### Records shown
::::

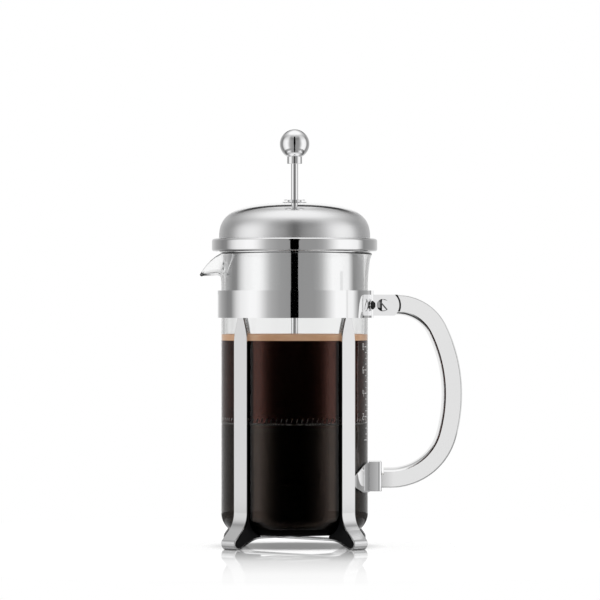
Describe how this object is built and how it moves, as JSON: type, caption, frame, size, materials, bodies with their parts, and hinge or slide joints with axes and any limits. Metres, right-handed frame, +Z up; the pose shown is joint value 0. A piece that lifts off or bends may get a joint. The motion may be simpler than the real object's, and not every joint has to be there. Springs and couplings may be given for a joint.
{
  "type": "french press",
  "caption": "Glass coffee press in a four-legged chromed steel frame with a loop handle, a domed lid and a ball-topped plunger with a filter stack.",
  "frame": {"origin": "on the table, under the beaker's axis", "axes": "+Z up along the beaker's axis, +X towards the handle, -X towards the spout, -Y is the side seen with the handle on the right"},
  "size_m": [0.1716, 0.1084, 0.2731],
  "materials": {
    "chrome": "mirror polish",
    "handle_metal": "polished, slightly soft",
    "stainless": "fine brushed",
    "mesh": "woven fine wire",
    "black_plastic": "satin black",
    "glass": "clear borosilicate"
  },
  "bodies": {
    "frame": {"frame_band": "chrome", "leg_strip_a": "chrome", "leg_strip_b": "chrome", "pad_front_left": "black_plastic", "pad_front_right": "black_plastic", "pad_back_left": "black_plastic", "pad_back_right": "black_plastic", "handle": "handle_metal", "handle_screw": "chrome", "handle_nut": "chrome", "lower_bracket": "chrome", "handle_socket": "chrome", "lower_screw": "stainless"},
    "beaker": {"beaker": "glass"},
    "lid_guide": {"rod_bush": "chrome", "bush_nut": "stainless"},
    "lid": {"lid_dome": "chrome", "lid_rim": "chrome", "lid_skirt": "chrome", "splash_plate": "stainless"},
    "plunger": {"knob": "chrome", "knob_collar": "chrome", "plunger_rod": "chrome", "spiral_plate": "stainless", "edge_coil": "stainless", "mesh_filter": "mesh", "cross_plate": "stainless", "cross_hub": "stainless"}
  },
  "joints": [
    {"name": "beaker_lift", "type": "slide", "parent": "frame", "child": "beaker", "axis": [0, 0, 1], "range_m": [0, 0.2]},
    {"name": "lid_lift", "type": "slide", "parent": "beaker", "child": "lid_guide", "axis": [0, 0, 1], "range_m": [0, 0.13]},
    {"name": "lid_turn", "type": "hinge", "parent": "lid_guide", "child": "lid", "pos_m": [0, 0, 0.2], "axis": [0, 0, 1], "continuous": true},
    {"name": "plunger_slide", "type": "slide", "parent": "lid_guide", "child": "plunger", "axis": [0, 0, 1], "range_m": [-0.0233, 0.0735]}
  ]
}
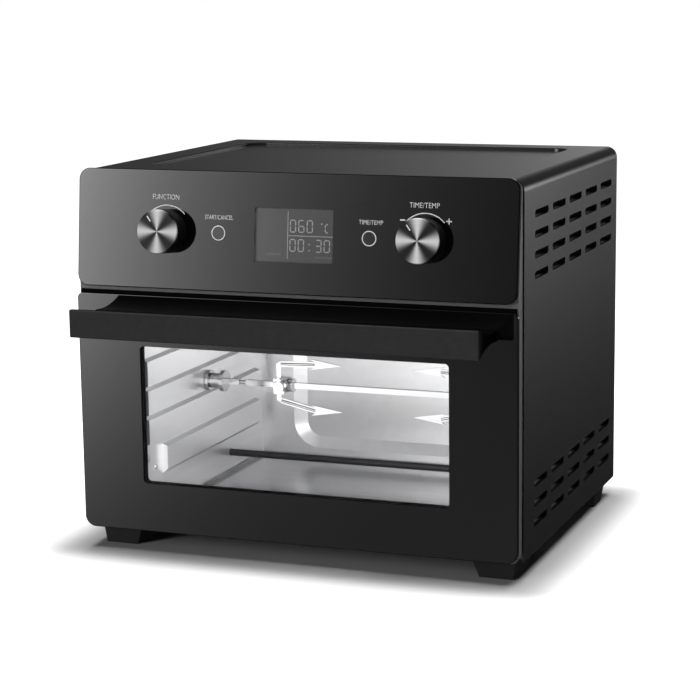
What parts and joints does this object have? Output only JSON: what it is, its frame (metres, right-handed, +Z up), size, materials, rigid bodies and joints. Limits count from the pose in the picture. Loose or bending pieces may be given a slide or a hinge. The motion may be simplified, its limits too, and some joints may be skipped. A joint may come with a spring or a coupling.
{
  "type": "air fryer oven",
  "caption": "Countertop air fryer oven with a glass drop-down door, bar handle, sloping control panel, knobs, display and a rotisserie spit with forks.",
  "frame": {"origin": "middle of the footprint's box, on the surface that the feet stand on", "axes": "+X to the right seen from the front, +Y from the front to the back, +Z up"},
  "size_m": [0.4, 0.389, 0.3382],
  "materials": {
    "painted_black": "satin powder coat, near black",
    "frame_grey": "satin moulded plastic, dark grey",
    "panel_black": "gloss black with printed marks",
    "smoked_lens": "smoked, polished",
    "glass_black": "toughened glass, printed black behind",
    "clear_glass": "clear toughened glass",
    "handle_black": "satin, near black",
    "knob_black": "fine-knurled, matt black",
    "knob_metal": "spun, dark anodised",
    "button_black": "gloss black with a white ring",
    "oven_steel": "bright aluminised sheet",
    "floor_steel": "grey coated steel, satin",
    "door_steel": "black enamel",
    "heater_dark": "dark oxidised sheath",
    "polished_steel": "plated, polished",
    "zinc_steel": "zinc plated",
    "motor_steel": "plain stamped steel",
    "fan_aluminium": "pressed sheet",
    "ceramic": "glazed ceramic",
    "board_green": "circuit board with components",
    "module_black": "moulded plastic",
    "black_plastic": "moulded plastic, fine grain",
    "seal_rubber": "silicone rubber"
  },
  "bodies": {
    "case": {"outer_wrap": "painted_black", "base_plate": "painted_black", "back_cover": "painted_black", "back_screws": "zinc_steel", "wall_spacers": "black_plastic", "cord_inlet": "black_plastic", "feet": "black_plastic", "front_frame": "frame_grey", "control_panel": "panel_black", "display_lens": "smoked_lens", "display_module": "module_black", "control_board": "board_green", "button_switches": "module_black", "encoders": "zinc_steel", "hinge_pins": "zinc_steel", "hinge_springs": "zinc_steel", "cavity_left_wall": "oven_steel", "cavity_right_wall": "oven_steel", "cavity_back": "oven_steel", "cavity_floor": "floor_steel", "cavity_ceiling": "oven_steel", "cavity_flange": "oven_steel", "crumb_tray": "floor_steel", "door_seal": "seal_rubber", "lower_heaters": "heater_dark", "heater_insulators": "ceramic", "upper_heater": "heater_dark", "fan_guard": "oven_steel", "fan_shroud": "zinc_steel", "fan_motor": "motor_steel", "rotisserie_motor": "motor_steel", "spit_support": "oven_steel", "power_board": "board_green", "thermal_cutout": "zinc_steel", "temperature_probe": "polished_steel"},
    "door": {"door_panel": "glass_black", "door_window": "clear_glass", "door_inner_frame": "door_steel", "inner_glass": "clear_glass", "inner_glass_gasket": "seal_rubber", "door_handle": "handle_black", "handle_screws": "zinc_steel", "hinge_arms": "door_steel"},
    "function_knob_body": {"function_knob": "knob_black", "function_knob_cap": "knob_metal", "function_shaft": "zinc_steel"},
    "time_temp_knob_body": {"time_temp_knob": "knob_black", "time_temp_knob_cap": "knob_metal", "time_temp_shaft": "zinc_steel"},
    "start_button_body": {"start_button": "button_black"},
    "time_temp_button_body": {"time_temp_button": "button_black"},
    "fan": {"hot_air_fan": "fan_aluminium", "cooling_fan": "fan_aluminium", "fan_shaft": "zinc_steel"},
    "spit": {"drive_socket": "polished_steel", "spit_rod": "polished_steel"},
    "left_fork_body": {"left_fork": "polished_steel"},
    "right_fork_body": {"right_fork": "polished_steel"},
    "left_screw_body": {"left_thumbscrew": "polished_steel"},
    "right_screw_body": {"right_thumbscrew": "polished_steel"}
  },
  "joints": [
    {"name": "door_hinge", "type": "hinge", "parent": "case", "child": "door", "pos_m": [0, -0.13645, 0.0215], "axis": [1, 0, 0], "range_deg": [0, 75]},
    {"name": "function_turn", "type": "hinge", "parent": "case", "child": "function_knob_body", "pos_m": [-0.1138, -0.13999, 0.28603], "axis": [0, -0.9946, 0.1042], "continuous": true},
    {"name": "time_temp_turn", "type": "hinge", "parent": "case", "child": "time_temp_knob_body", "pos_m": [0.1192, -0.13999, 0.28603], "axis": [0, -0.9946, 0.1042], "continuous": true},
    {"name": "start_press", "type": "slide", "parent": "case", "child": "start_button_body", "axis": [0, 0.9946, -0.1042], "range_m": [0, 0.0008], "stiffness_N_per_m": 600, "springref_m": -0.001},
    {"name": "time_temp_press", "type": "slide", "parent": "case", "child": "time_temp_button_body", "axis": [0, 0.9946, -0.1042], "range_m": [0, 0.0008], "stiffness_N_per_m": 600, "springref_m": -0.001},
    {"name": "fan_spin", "type": "hinge", "parent": "case", "child": "fan", "pos_m": [0, 0.00555, 0.24], "axis": [0, 0, 1], "continuous": true},
    {"name": "spit_turn", "type": "hinge", "parent": "case", "child": "spit", "pos_m": [0, 0.00105, 0.1275], "axis": [1, 0, 0], "continuous": true},
    {"name": "left_fork_slide", "type": "slide", "parent": "spit", "child": "left_fork_body", "axis": [1, 0, 0], "range_m": [-0.04, 0.03]},
    {"name": "right_fork_slide", "type": "slide", "parent": "spit", "child": "right_fork_body", "axis": [-1, 0, 0], "range_m": [-0.008, 0.03]},
    {"name": "left_screw_turn", "type": "hinge", "parent": "left_fork_body", "child": "left_screw_body", "pos_m": [-0.067, -0.00895, 0.1275], "axis": [0, -1, 0], "continuous": true},
    {"name": "right_screw_turn", "type": "hinge", "parent": "right_fork_body", "child": "right_screw_body", "pos_m": [0.117, -0.00895, 0.1275], "axis": [0, -1, 0], "continuous": true}
  ]
}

::::

### Task brief
Check each line above for the word "materials", and copy the lines where it appears.

### Output below
Describe how this object is built and how it moves, as JSON: type, caption, frame, size, materials, bodies with their parts, and hinge or slide joints with axes and any limits. Metres, right-handed frame, +Z up; the pose shown is joint value 0. A piece that lifts off or bends may get a joint. The motion may be simpler than the real object's, and not every joint has to be there. Springs and couplings may be given for a joint.
  "materials": {
What parts and joints does this object have? Output only JSON: what it is, its frame (metres, right-handed, +Z up), size, materials, rigid bodies and joints. Limits count from the pose in the picture. Loose or bending pieces may be given a slide or a hinge. The motion may be simplified, its limits too, and some joints may be skipped. A joint may come with a spring or a coupling.
  "materials": {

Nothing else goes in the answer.